Table 1 shows to a great extent the remarkable effectiveness of steam curing with moisture in reducing strength loss while keeping high levels of durable press. However, this steam cure method has not been applied to catalytic, aqueous formaldehyde cross-linking of cellulosic fiber-containing fabrics.
In recent years, European mills have been using moist cure to prevent the increase of hydrogen bonds which would otherwise occur by drying at curing. A typical formulation, reported by Cotton Inc. is as follows:
TABLE 2 ______________________________________ Moist Cure Crosslinking Formulation % on weight of bath ______________________________________ Wetting Agent 0.1 DMDHEU (40%) 20 HCl (Conc.) 4.0 ______________________________________ Alkalinity 0.05% or less Moisture 6-8% Batch cure 15 to 24 hrs
Masuda et al., supra, report moist cure which imparts wrinkle-resistance in both dry and wet states, while preventing or inhibiting the increase in hydrogen bonding caused by drying at curing. However, the prior art does not teach the use of aqueous formaldehyde cross-linking with catalysts for moist cure instead of amino-plastic resin.
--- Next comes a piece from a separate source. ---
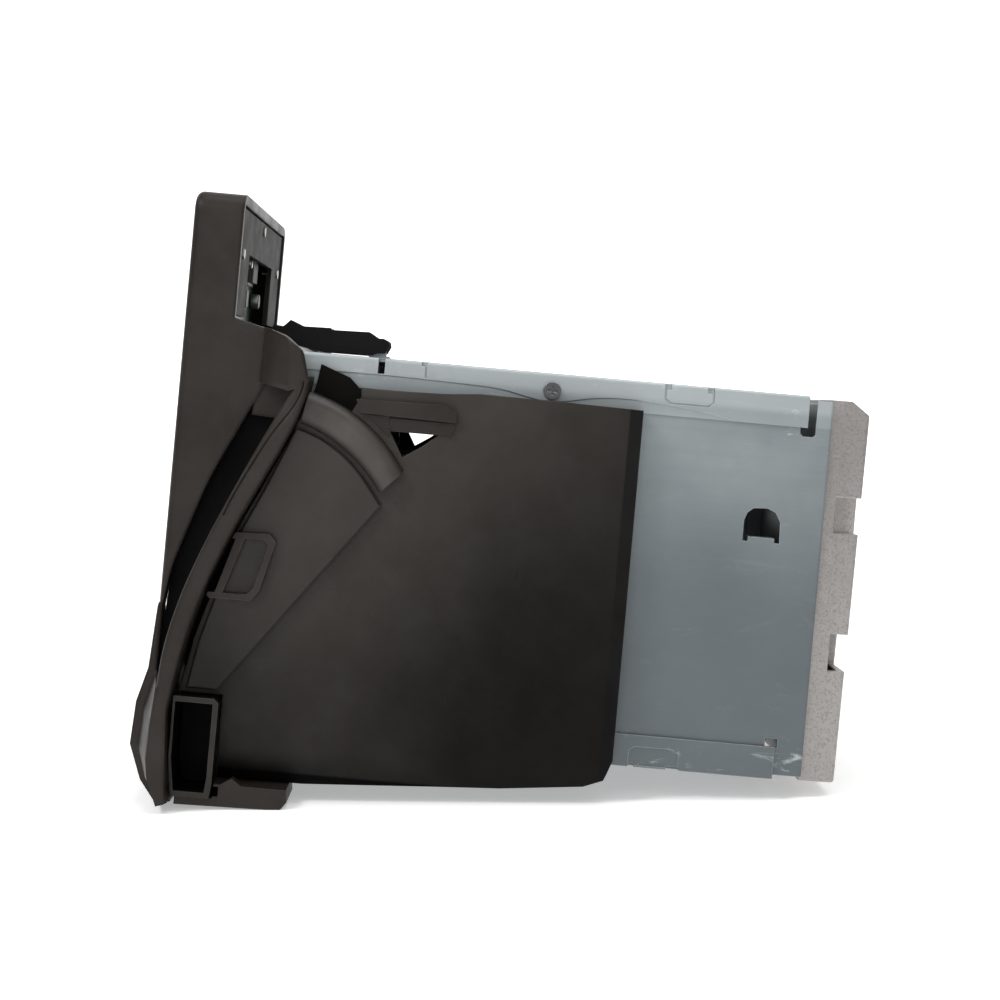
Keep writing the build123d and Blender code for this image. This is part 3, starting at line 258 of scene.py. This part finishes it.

In summary, the prior art suffers from two major drawbacks:
(1) No prior art method using aqueous formaldehyde cross-linking with catalysts has been able to achieve precise control of the moisture content in cellulosic fiber to secure an adequate level of formaldehyde by preventing its evaporation with moisture at curing.
(2) No prior art method using aqueous formaldehyde cross-linking with catalyst has recognized the hydrogen bond-reduction curing process under which there is precise moisture control to reduce substantial strength loss by preventing the increase of hydrogen bonding in the extent of hydrogen bonding brought about at curing.
The present invention solves the above two problems simultaneously, which thereby also obviates the difficulty of applying catalytic formaldehyde cross-linking to 100% cotton light weight fabrics so as to retain enough tear strength, tensile strength and abrasion resistance to render such fabrics optimally marketable.